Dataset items

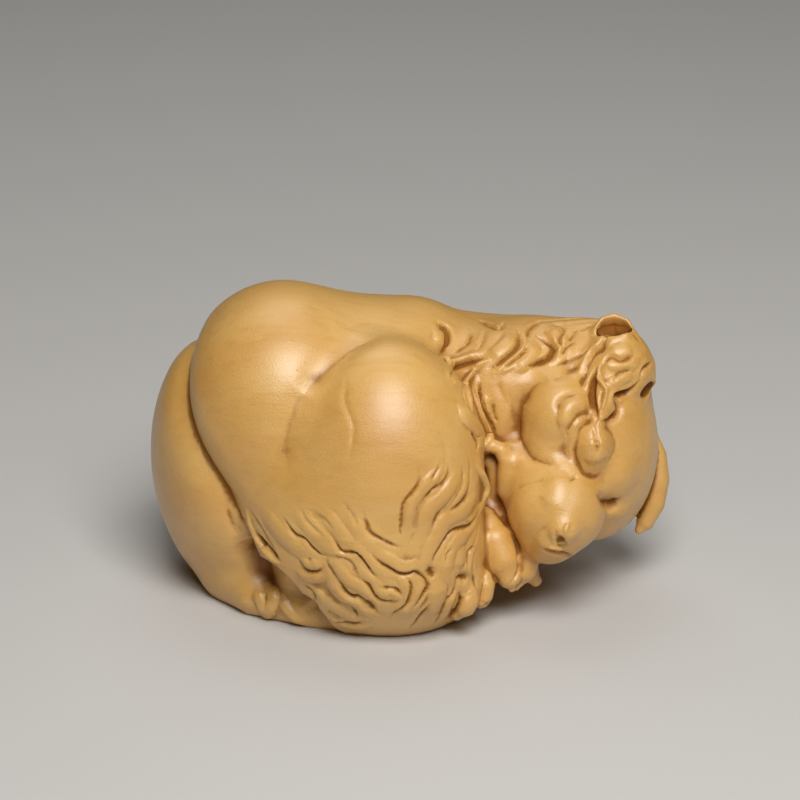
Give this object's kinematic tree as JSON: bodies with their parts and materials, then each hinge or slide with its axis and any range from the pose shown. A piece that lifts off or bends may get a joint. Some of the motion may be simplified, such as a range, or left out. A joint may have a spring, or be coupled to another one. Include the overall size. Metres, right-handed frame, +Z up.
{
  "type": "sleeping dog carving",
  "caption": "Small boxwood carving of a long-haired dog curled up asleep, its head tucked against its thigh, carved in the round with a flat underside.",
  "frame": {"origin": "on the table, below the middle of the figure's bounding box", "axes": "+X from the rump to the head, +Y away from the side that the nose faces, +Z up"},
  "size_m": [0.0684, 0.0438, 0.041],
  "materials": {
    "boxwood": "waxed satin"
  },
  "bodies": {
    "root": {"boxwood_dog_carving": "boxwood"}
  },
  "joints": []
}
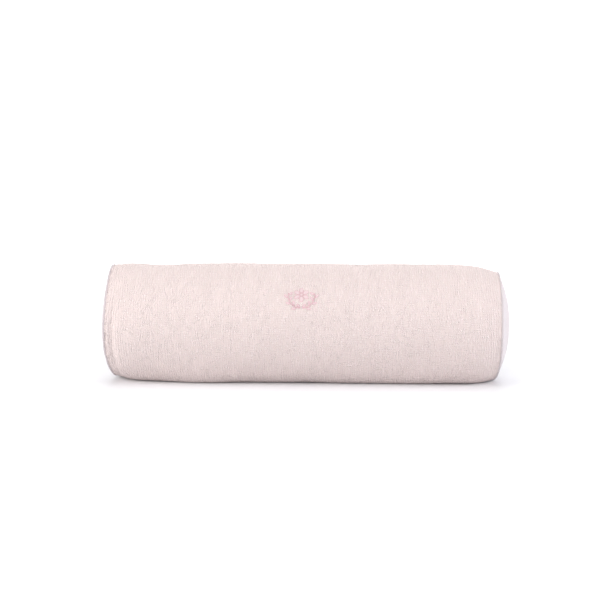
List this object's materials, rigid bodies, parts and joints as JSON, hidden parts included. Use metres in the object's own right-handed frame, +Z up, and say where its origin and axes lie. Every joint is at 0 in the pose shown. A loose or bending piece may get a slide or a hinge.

▶ Set exercise
Restate the data above word for word.

▶ Final answer
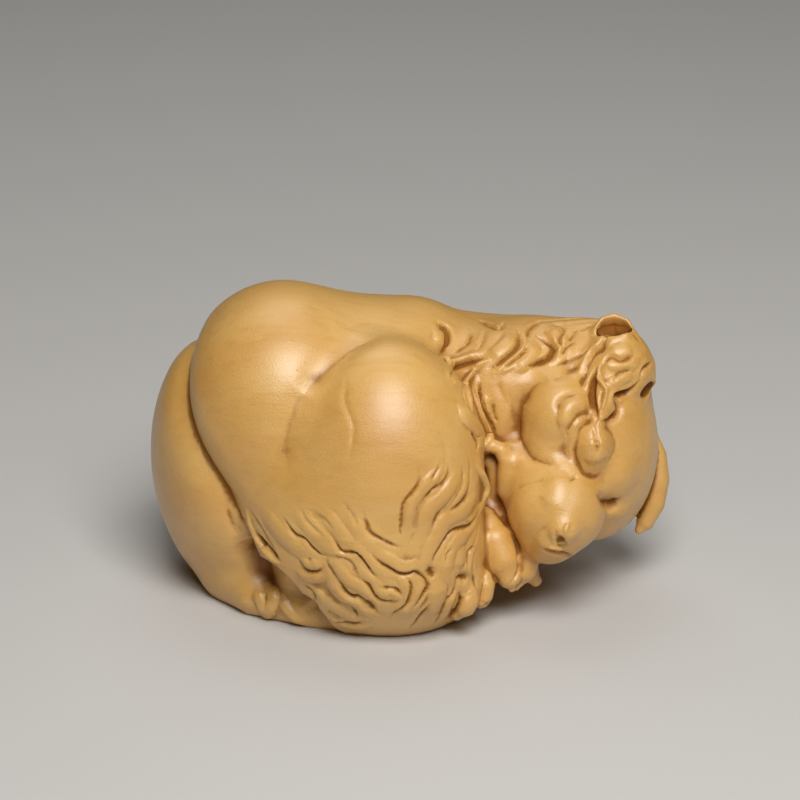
Give this object's kinematic tree as JSON: bodies with their parts and materials, then each hinge or slide with its axis and any range from the pose shown. A piece that lifts off or bends may get a joint. Some of the motion may be simplified, such as a range, or left out. A joint may have a spring, or be coupled to another one. Include the overall size. Metres, right-handed frame, +Z up.
{
  "type": "sleeping dog carving",
  "caption": "Small boxwood carving of a long-haired dog curled up asleep, its head tucked against its thigh, carved in the round with a flat underside.",
  "frame": {"origin": "on the table, below the middle of the figure's bounding box", "axes": "+X from the rump to the head, +Y away from the side that the nose faces, +Z up"},
  "size_m": [0.0684, 0.0438, 0.041],
  "materials": {
    "boxwood": "waxed satin"
  },
  "bodies": {
    "root": {"boxwood_dog_carving": "boxwood"}
  },
  "joints": []
}
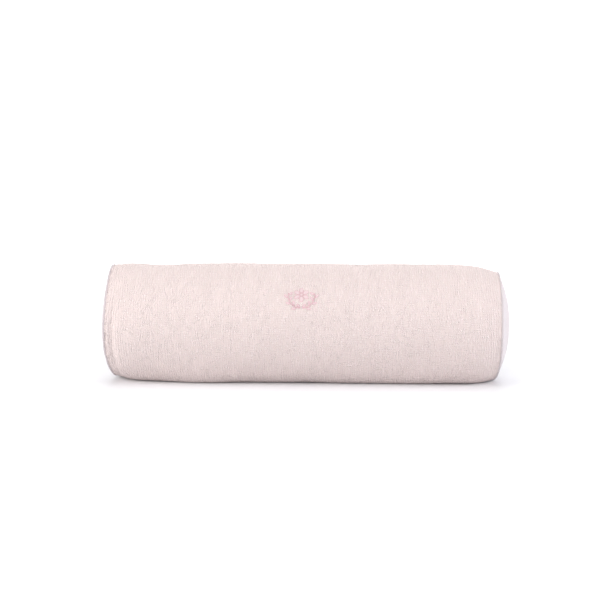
List this object's materials, rigid bodies, parts and joints as JSON, hidden parts included. Use metres in the object's own right-handed frame, +Z up, and say where its origin and axes lie. Every joint is at 0 in the pose shown. A loose or bending piece may get a slide or a hinge.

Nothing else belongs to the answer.